Gizmodo reached out to Microsoft to ask it to verify the report and describe any actions taken.

“We are aware of the report and will do what is necessary to help support our customers,” a Microsoft spokesperson told Gizmodo via email. “We encourage customers to practice good computing habits online, including exercising caution when clicking on links to web pages, opening unknown files, or accepting file transfers. To increase security we recommend taking additional steps like turning on multi-factor authentication.”


Microsoft also pointed Gizmodo to its online safety resources page.

Although it’s not clear how the hacker obtained the hundreds of Microsoft email credentials he’s peddling, the cyber intelligence firm KELA offered a possible clue. KELA told ZDNet that the same hacker had in the past expressed interest in buying “Azor logs,” a reference to data collected from the AZORult trojan malware. AZORult steals data from compromised systems, including saved passwords from browsers and email, Skype message history, files from chat history, and desktop files, among many others.


Raveed Laeb, a product manager at KELA, told ZDNet that corporate email credentials can be exploited by cyber criminals in many ways.

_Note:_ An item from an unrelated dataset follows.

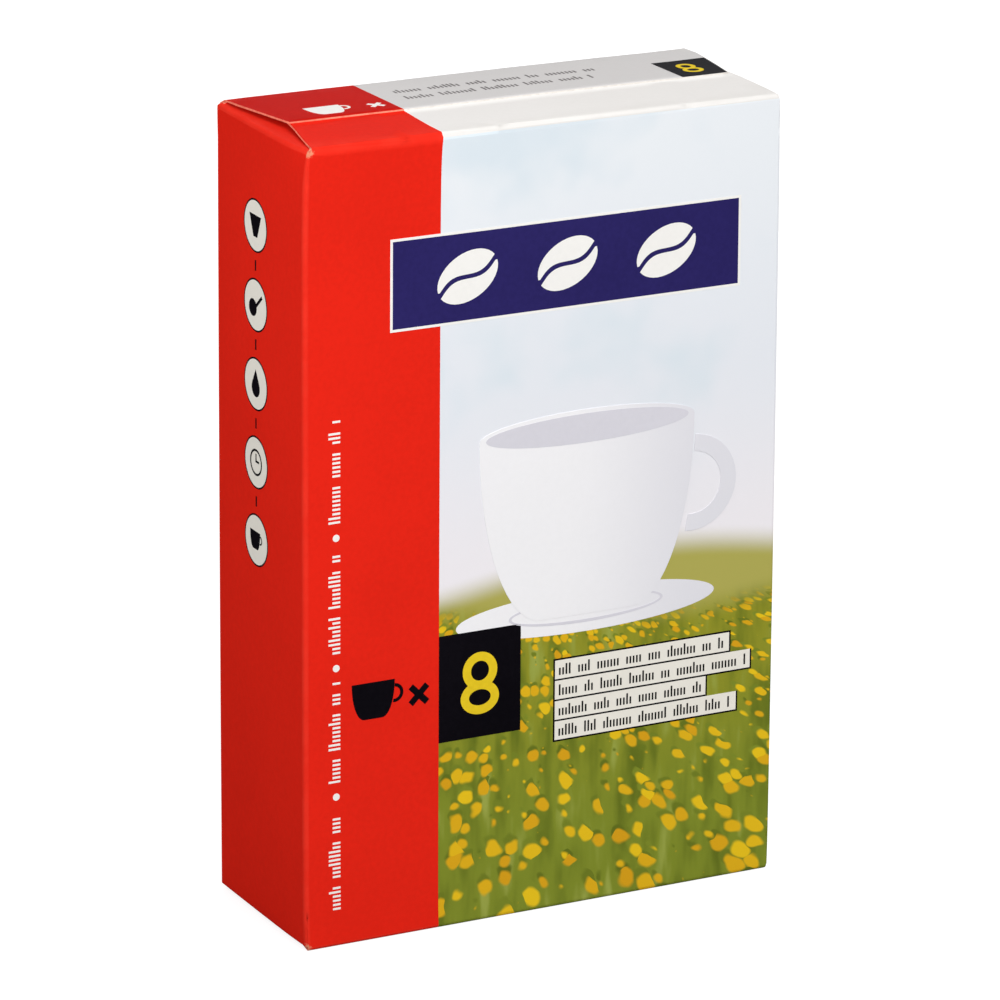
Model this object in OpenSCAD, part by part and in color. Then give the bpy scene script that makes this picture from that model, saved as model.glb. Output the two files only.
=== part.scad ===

“Attackers can use them for internal communications as part of a ‘CEO scam’—where criminals manipulate employees into wiring them large sums of money; they can be used in order to access sensitive information as part of an extortion scheme; or, these credentials can also be exploited in order to gain access to other internal systems that require email-based 2FA, in order to move laterally in the organization and conduct a network intrusion,” Laeb said.


As noted by ZDNet, the best way to protect yourself from these types of attacks is by enabling two-factor authentication, also known as multi-factor authentication. MFA requires you to present two pieces of evidence in order to gain access to your account. This means that a hacker would need to steal, for example, your credentials and your phone in order to be able to do something with them.


Do people do this though? Apparently not. At the beginning of the year, Microsoft stated that out of all the enterprise accounts hacked, only 11% had MFA enabled.


Update 11/28/2020, 11:55 p.m. ET: This post has been updated with additional comment from Microsoft.


Update 11/29/2020, 18:30 p.m. ET: The headline has been updated to clarify that it was not Microsoft C-suite executives who had their credentials stolen, but rather C-suite executives using Microsoft accounts. We regret the confusion.